The Developer Who Cuts Corners to Look Fast
by Eric Hanson, Backend Developer at Clean Systems Consulting
Ever seen a developer finish tasks at lightning speed, only for the system to start falling apart a week later?
It’s tempting to praise speed. But sometimes, what looks like efficiency is just a series of shortcuts waiting to blow up.
The Illusion of Speed
Fast delivery can be misleading:
- Code without tests looks quick but hides bugs.
- Ignored documentation saves minutes today, wastes hours later.
- Hard-coded values or quick fixes may solve one problem but create many more.
Speed without quality is like driving a car without brakes.
Why Corners Get Cut
There’s usually a reason beyond laziness:
- Pressure from managers to “ship fast.”
- Desire to impress peers with visible output.
- Lack of understanding of long-term impact.
The immediate wins feel good, but the debt compounds silently.
The Hidden Costs
Cutting corners affects the whole team:
- Future changes become riskier.
- Debugging takes longer than the original “fast” work.
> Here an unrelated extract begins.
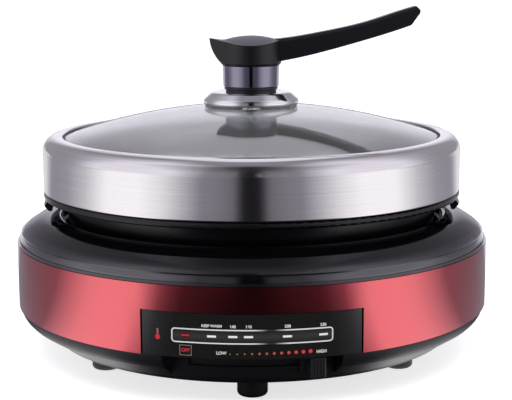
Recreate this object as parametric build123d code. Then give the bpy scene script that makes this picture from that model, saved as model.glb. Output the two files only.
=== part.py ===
from build123d import *

import os
from math import atan, cos, hypot, pi, radians, sin, sqrt, tan

# Electric hot pot: a round heated base with a sliding temperature control, a deep
# non-stick pan that stands in the base, and a steel-rimmed glass lid with a lever handle.
#
# Millimetres and degrees. Z is up, the floor is z = 0, and Z runs up the middle of the
# pot. The controls face -Y. Angles round Z count from the front, positive towards +X.

# ---------------------------------------------------------------- driving dimensions
# Clearances
PART_GAP = 0.3          # between pieces of different bodies
SNUG = 0.1              # between pieces fixed to each other
RUNNING = 0.05          # radial, a shaft in its hole

# Pan
PAN_FLOOR = 4.5
PAN_WALL = 3.4
PAN_MOUTH_RADIUS = 150.6   # outside, under the rim
PAN_TAPER = 7.6         # the wall leans in this far down to the foot
PAN_FOOT_ROUND = 14.0
PAN_RIM_WIDTH = 17.6
PAN_RIM_RAISE = 18.9    # its top, up from the dome's crest
PAN_RIM_THICKNESS = 5.0
GRIP_HALF_ANGLE = 13.0
GRIP_STAND_OUT = 0.2    # its outer edge, past the pan's rim
GRIP_EDGE = 5.6         # depth of that edge under the rim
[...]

- Other developers spend more time untangling messes than building features.
Short-term glory leads to long-term headaches.
How Teams Can Encourage Real Efficiency
Focusing on sustainable speed prevents debt accumulation:
- Prioritize tests and documentation as part of the workflow.
- Break work into smaller, verifiable chunks.
- Celebrate thoughtful, maintainable solutions—not just the fastest delivery.
True speed comes from building code that lasts, not just finishing first.
Remember: Fast Isn’t Always Better
A developer who cuts corners may look impressive today, but their shortcuts echo in the future.
Real craftsmanship is invisible until shortcuts fail—then it’s painfully obvious who built solid code and who just raced the clock.